> [WHAT IS NEEDED]: Search the data below for the word "Blender" and copy each line that holds it.

> [INFORMATION GIVEN]:
** Begin **

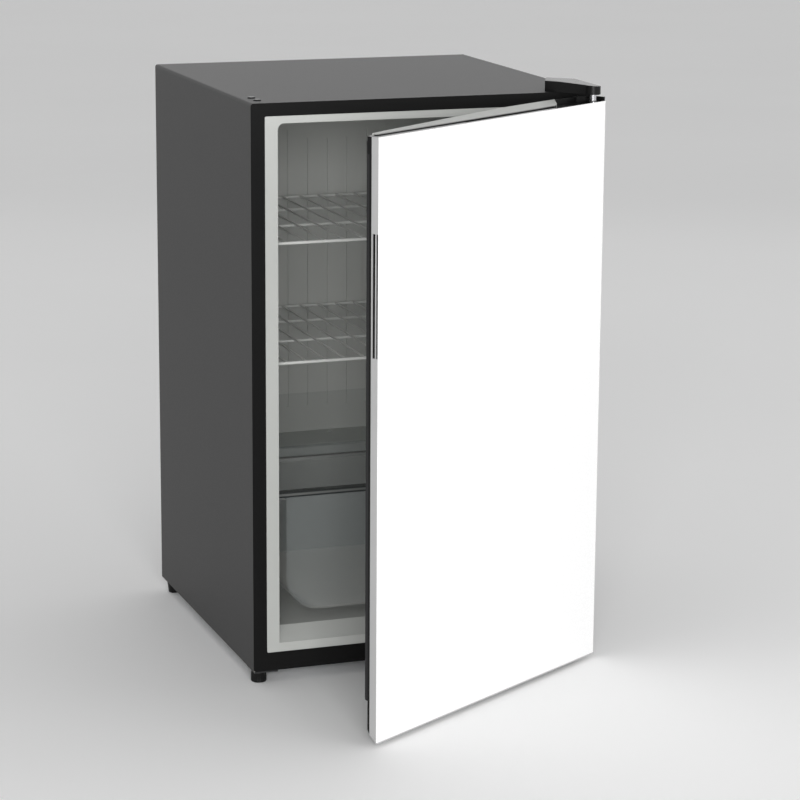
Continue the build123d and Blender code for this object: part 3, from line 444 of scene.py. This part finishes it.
def levelling_foot(node):
    """A fluted pad with round edges on a threaded stud."""
    low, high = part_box(node)
    centre = Vector(((low.x + high.x) / 2, (low.y + high.y) / 2, 0))
    pad = (high.x - low.x) / 2
    profile = [(pad - inset * MM, height * MM) for inset, height in PAD_PROFILE]
    profile.append((STUD_RADIUS, PAD_TOP))
    for n in range(THREAD_LEVELS):
        height = PAD_TOP + (high.z - PAD_TOP) * (n + 0.5) / THREAD_LEVELS
        profile.append((STUD_RADIUS if n % 2 else STUD_RADIUS - THREAD_DEPTH, height))
    profile.append((STUD_RADIUS - STUD_CHAMFER, high.z))
    work = bmesh.new()
    add_lathe(work, profile, centre, sides=4 * FLUTES, flutes=FLUTES, flute_depth=FLUTE_DEPTH, fluted=FLUTED)
    return piece_of(work, node + "_turned", node)


SCREW_HEAD = 4 * MM
SCREW_TALL = 2 * MM
SCREW_X = 236 * MM
SCREW_SPOTS_Z = (230 * MM, 420 * MM, 610 * MM, 800 * MM)
HEAD_PROFILE = (
    (1, 0), (1, 0.35), (0.93, 0.62), (0.8, 0.82), (0.6, 0.95), (0.5, 0.98), (0.38, 1), (0.26, 1), (0.13, 1),
)
HEAD_SIDES = 48
CROSS_REACH = 0.6
CROSS_WIDTH = 0.13
CROSS_DEPTH = 0.5


def add_cross_head(work, foot):
    """A pan head facing +Y with a cross recess, its foot on a sheet."""
    rings = []
    for part, rise in HEAD_PROFILE:
        ring = []
        for n in range(HEAD_SIDES):
            turn = 2 * math.pi * n / HEAD_SIDES
            x, z = part * math.cos(turn), part * math.sin(turn)
            sunk = part <= CROSS_REACH and min(abs(x), abs(z)) <= CROSS_WIDTH
            lift = (rise - CROSS_DEPTH if sunk else rise) * SCREW_TALL
            ring.append(work.verts.new(foot + Vector((x * SCREW_HEAD, lift, z * SCREW_HEAD))))
        rings.append(ring)
    for near, far in zip(rings, rings[1:]):
        for n in range(HEAD_SIDES):
            m = (n + 1) % HEAD_SIDES
            work.faces.new((near[n], near[m], far[m], far[n]))
    work.faces.new(rings[0])
    work.faces.new(rings[-1])


def panel_screws(node):
    """The cross-head screws down both sides of the back panel."""
    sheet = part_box("back_panel")[1].y
    work = bmesh.new()
    for x in (-SCREW_X, SCREW_X):
        for z in SCREW_SPOTS_Z:
            add_cross_head(work, Vector((x, sheet, z)))
    return piece_of(work, node + "_heads", node)


CAN_PROFILE = (
    (0, 32), (30, 32), (41, 36), (48, 46), (51.5, 60), (52, 75), (52, 85), (54, 86), (54, 90), (52, 91),
    (52, 105), (51.5, 116), (48, 130), (41, 140), (30, 147), (16, 151), (0, 153),
)
POLE_RADIUS = 0.5  # the can's poles are closed by a small disc
CAN_SIDES = 72
BASE_X = 80 * MM
BASE_Y = 42 * MM
BASE_LOW = 30 * MM
BASE_THICK = 2.5 * MM
BASE_CORNER = 10 * MM
PLATE_EDGE = 0.2  # the round on a plate's edges, as a part of its thickness


def round_corners(half_x, half_y, corner, steps=6):
    """The outline of a rectangle with round corners, anticlockwise."""
    points = []
    for sign_x, sign_y, first in ((1, 1, 0), (-1, 1, 90), (-1, -1, 180), (1, -1, 270)):
        for step in range(steps + 1):
            turn = math.radians(first + 90 * step / steps)
            x = sign_x * (half_x - corner) + corner * math.cos(turn)
            y = sign_y * (half_y - corner) + corner * math.sin(turn)
            points.append((x, y))
    return points


def add_plate(work, outline, centre, thick):
    """A flat plate with a small round on its edges."""
    edge = PLATE_EDGE * thick
    levels = ((edge, 0), (0, edge), (0, thick - edge), (edge, thick))
    rings = []
    for inset, height in levels:
        ring = []
        for x, y in outline:
            reach = math.hypot(x, y)
            scale = 1 - inset / reach
            ring.append(work.verts.new(centre + Vector((x * scale, y * scale, height))))
        rings.append(ring)
    count = len(outline)
    for near, far in zip(rings, rings[1:]):
        for n in range(count):
            m = (n + 1) % count
            work.faces.new((near[n], near[m], far[m], far[n]))
    work.faces.new(rings[0])
    work.faces.new(rings[-1])


def compressor_can(node):
    """The domed can with its welded seam, on a base plate."""
    low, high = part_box(node)
    near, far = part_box("compressor_bolts")
    centre = Vector(((low.x + high.x) / 2, (near.y + far.y) / 2, 0))
    work = bmesh.new()
    profile = [(max(radius, POLE_RADIUS) * MM, height * MM) for radius, height in CAN_PROFILE]
    add_lathe(work, profile, centre, sides=CAN_SIDES)
    outline = round_corners(BASE_X, BASE_Y, BASE_CORNER)
    add_plate(work, outline, centre + Vector((0, 0, BASE_LOW)), BASE_THICK)
    return piece_of(work, node + "_turned", node)


for shelf in ("wire_shelf_upper", "wire_shelf_lower"):
    wire_shelf(shelf)
for foot in ("front_left_foot", "front_right_foot"):
    levelling_foot(foot)
panel_screws("back_panel_screws")
compressor_can("compressor")

# ---------------------------------------------------------------- floor, light and camera

FLOOR_HALF = 14.0
HORIZON_LIGHT = 1.3
OVERHEAD_LIGHT = 0.5
LEFT_LIGHT = 0.45  # part of the light that comes from the left


def studio_floor():
    """A plain pale floor that the object stands on."""
    mesh = bpy.data.meshes.new("floor")
    work = bmesh.new()
    bmesh.ops.create_grid(work, x_segments=1, y_segments=1, size=FLOOR_HALF)
    work.to_mesh(mesh)
    work.free()
    floor = bpy.data.objects.new("floor", mesh)
    bpy.context.scene.collection.objects.link(floor)
    pale = finish(
        "studio_floor", (0.98, 0.98, 0.98), shade=0.01, rough=(0.7, 0.8), cloud=1.0, grain=200, bump=0.02,
    )
    mesh.materials.append(pale)
    return floor


def lamp(name, place, aim, size, power):
    """A soft rectangular studio lamp."""
    data = bpy.data.lights.new(name, "AREA")
    data.shape = "RECTANGLE"
    data.size, data.size_y = size
    data.energy = power
    lamp_object = bpy.data.objects.new(name, data)
    lamp_object.location = place
    lamp_object.rotation_mode = "QUATERNION"
    lamp_object.rotation_quaternion = (Vector(aim) - Vector(place)).to_track_quat("-Z", "Y")
    bpy.context.scene.collection.objects.link(lamp_object)
    return lamp_object


def graded(nodes, links, source, low, high, dim, bright):
    """A direction's part along one axis turned into a brightness."""
    level = nodes.new("ShaderNodeMapRange")
    level.inputs["From Min"].default_value = low
    level.inputs["From Max"].default_value = high
    level.inputs["To Min"].default_value = dim
    level.inputs["To Max"].default_value = bright
    links.new(source, level.inputs["Value"])
    return level.outputs["Result"]


def studio():
    """White surroundings, dimmer overhead and on the left, with soft lamps in front and one behind."""
    world = bpy.data.worlds.new("studio")
    bpy.context.scene.world = world
    world.use_nodes = True
    nodes, links = world.node_tree.nodes, world.node_tree.links
    place = nodes.new("ShaderNodeTexCoord")
    axes = nodes.new("ShaderNodeSeparateXYZ")
    both = nodes.new("ShaderNodeMath")
    both.operation = "MULTIPLY"
    links.new(place.outputs["Generated"], axes.inputs["Vector"])
    upward = graded(nodes, links, axes.outputs["Z"], 0.1, 0.7, HORIZON_LIGHT, OVERHEAD_LIGHT)
    rightward = graded(nodes, links, axes.outputs["X"], -1.0, 0.1, LEFT_LIGHT, 1.0)
    links.new(upward, both.inputs[0])
    links.new(rightward, both.inputs[1])
    links.new(both.outputs["Value"], nodes["Background"].inputs["Strength"])
    nodes["Background"].inputs["Color"].default_value = (0.97, 0.97, 0.97, 1)
    lamp("key", (-1.3, -4.4, 1.35), (0, -0.1, 0.45), (2.0, 1.6), 112)
    lamp("side", (2.6, -3.0, 1.6), (0.1, -0.2, 0.45), (1.8, 1.8), 10)
    lamp("back", (1.3, 3.4, 1.9), (0, 0.1, 0.8), (3.0, 1.4), 4)


CAMERA_FROM_CORNER = Vector((-1.08873, -3.61552, 1.27217))  # from the cabinet's lower left front corner
YAW = math.radians(19.834)
PITCH = math.radians(13.112)
ROLL = math.radians(0.37)
SENSOR = 36
LENS = 126.97


def studio_camera():
    """The camera, placed from the cabinet's front left corner and aimed by three angles."""
    place = Vector((WRAP_LOW.x, FRONT_Y, WRAP_LOW.z)) + CAMERA_FROM_CORNER
    ahead = Vector((math.sin(YAW) * math.cos(PITCH), math.cos(YAW) * math.cos(PITCH), -math.sin(PITCH)))
    level = ahead.cross(Vector((0, 0, 1))).normalized()
    above = level.cross(ahead)
    right = math.cos(ROLL) * level + math.sin(ROLL) * above
    up = -math.sin(ROLL) * level + math.cos(ROLL) * above
    turn = Matrix((right, up, -ahead)).transposed()
    data = bpy.data.cameras.new("camera")
    data.sensor_width = SENSOR
    data.lens = LENS
    camera = bpy.data.objects.new("camera", data)
    camera.matrix_world = Matrix.Translation(place) @ turn.to_4x4()
    bpy.context.scene.collection.objects.link(camera)
    bpy.context.scene.camera = camera


studio_floor()
studio()
studio_camera()
bpy.context.scene.view_settings.view_transform = "Standard"
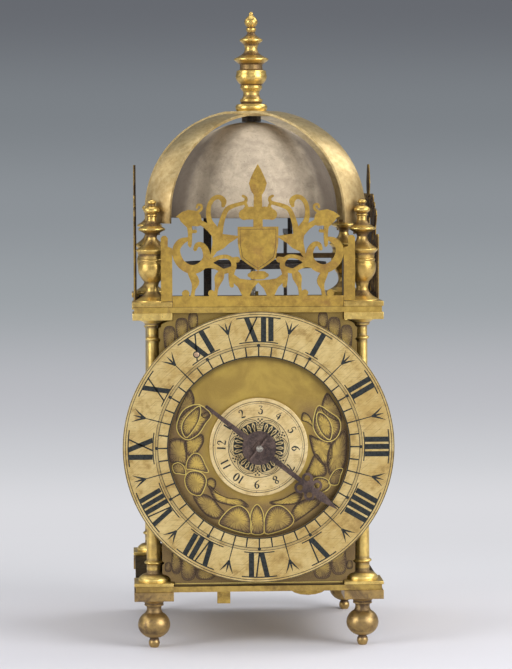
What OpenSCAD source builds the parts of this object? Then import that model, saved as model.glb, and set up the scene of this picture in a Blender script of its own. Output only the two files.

** End **

> [THE SOLUTION]:
Continue the build123d and Blender code for this object: part 3, from line 444 of scene.py. This part finishes it.
What OpenSCAD source builds the parts of this object? Then import that model, saved as model.glb, and set up the scene of this picture in a Blender script of its own. Output only the two files.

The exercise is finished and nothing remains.